[Begin]
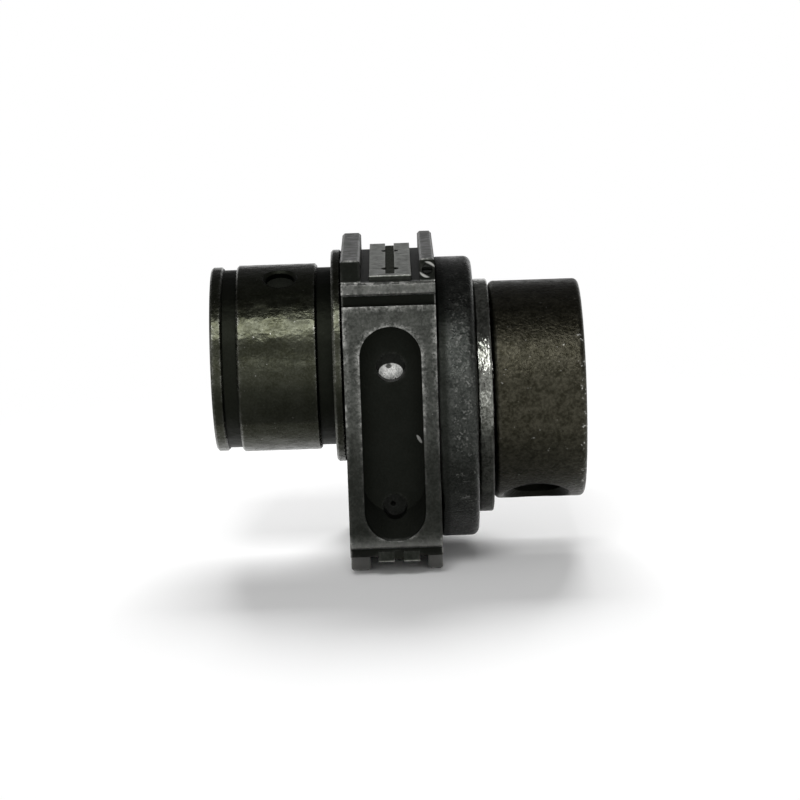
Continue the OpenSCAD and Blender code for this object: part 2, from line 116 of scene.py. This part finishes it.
class Finish:
    """Node tree of one material, with the few steps that every finish here is made from."""

    def __init__(self, name):
        self.material = bpy.data.materials.new(name)
        self.material.use_nodes = True
        self.tree = self.material.node_tree
        self.shader = self.tree.nodes["Principled BSDF"]
        self.place = self.tree.nodes.new("ShaderNodeTexCoord").outputs["Object"]

    def add(self, kind, **settings):
        node = self.tree.nodes.new("ShaderNode" + kind)
        for key, value in settings.items():
            setattr(node, key, value)
        return node

    def feed(self, socket, value):
        """Links a socket to another one, or sets it to a plain value."""
        if isinstance(value, bpy.types.NodeSocket):
            self.tree.links.new(value, socket)
        else:
            socket.default_value = value

    def maths(self, operation, a, b=0.0):
        node = self.add("Math", operation=operation)
        self.feed(node.inputs[0], a)
        self.feed(node.inputs[1], b)
        return node.outputs[0]

    def product(self, first, *others):
        """All the values multiplied with each other."""
        for value in others:
            first = self.maths("MULTIPLY", first, value)
        return first

    def most(self, first, *others):
        """The largest of the values."""
        for value in others:
            first = self.maths("MAXIMUM", first, value)
        return first

    def reach(self, a, b):
        """Length of a way that goes a in one direction and b across it."""
        return self.maths("SQRT", self.maths("ADD", self.product(a, a), self.product(b, b)))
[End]
◆ **WHAT YOU WILL DO**: Output the whole listing above again, word for word.

◆ **THE REPLY**:
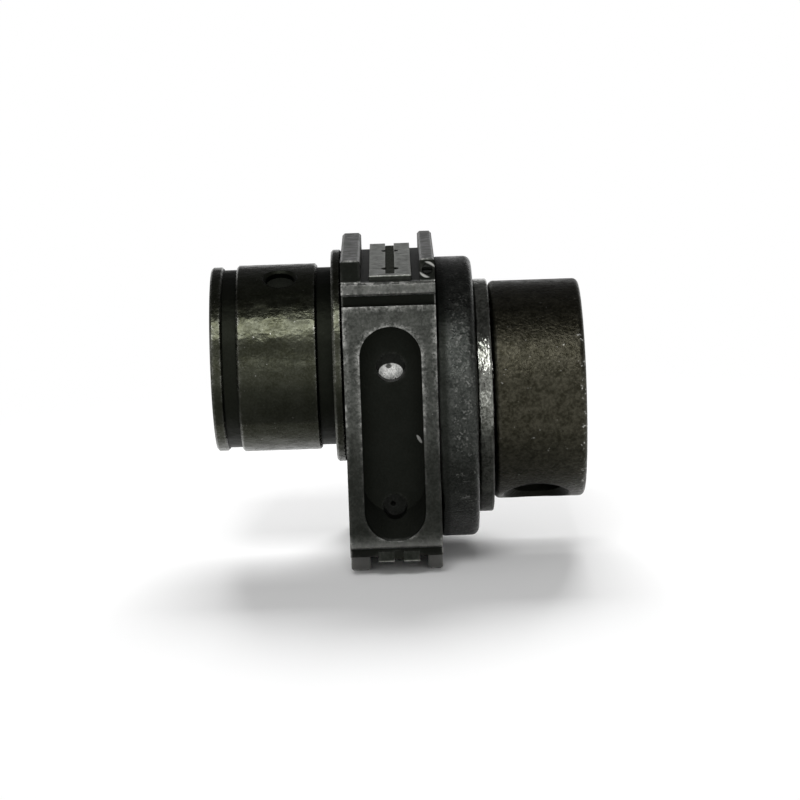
Continue the OpenSCAD and Blender code for this object: part 2, from line 116 of scene.py. This part finishes it.
class Finish:
    """Node tree of one material, with the few steps that every finish here is made from."""

    def __init__(self, name):
        self.material = bpy.data.materials.new(name)
        self.material.use_nodes = True
        self.tree = self.material.node_tree
        self.shader = self.tree.nodes["Principled BSDF"]
        self.place = self.tree.nodes.new("ShaderNodeTexCoord").outputs["Object"]

    def add(self, kind, **settings):
        node = self.tree.nodes.new("ShaderNode" + kind)
        for key, value in settings.items():
            setattr(node, key, value)
        return node

    def feed(self, socket, value):
        """Links a socket to another one, or sets it to a plain value."""
        if isinstance(value, bpy.types.NodeSocket):
            self.tree.links.new(value, socket)
        else:
            socket.default_value = value

    def maths(self, operation, a, b=0.0):
        node = self.add("Math", operation=operation)
        self.feed(node.inputs[0], a)
        self.feed(node.inputs[1], b)
        return node.outputs[0]

    def product(self, first, *others):
        """All the values multiplied with each other."""
        for value in others:
            first = self.maths("MULTIPLY", first, value)
        return first

    def most(self, first, *others):
        """The largest of the values."""
        for value in others:
            first = self.maths("MAXIMUM", first, value)
        return first

    def reach(self, a, b):
        """Length of a way that goes a in one direction and b across it."""
        return self.maths("SQRT", self.maths("ADD", self.product(a, a), self.product(b, b)))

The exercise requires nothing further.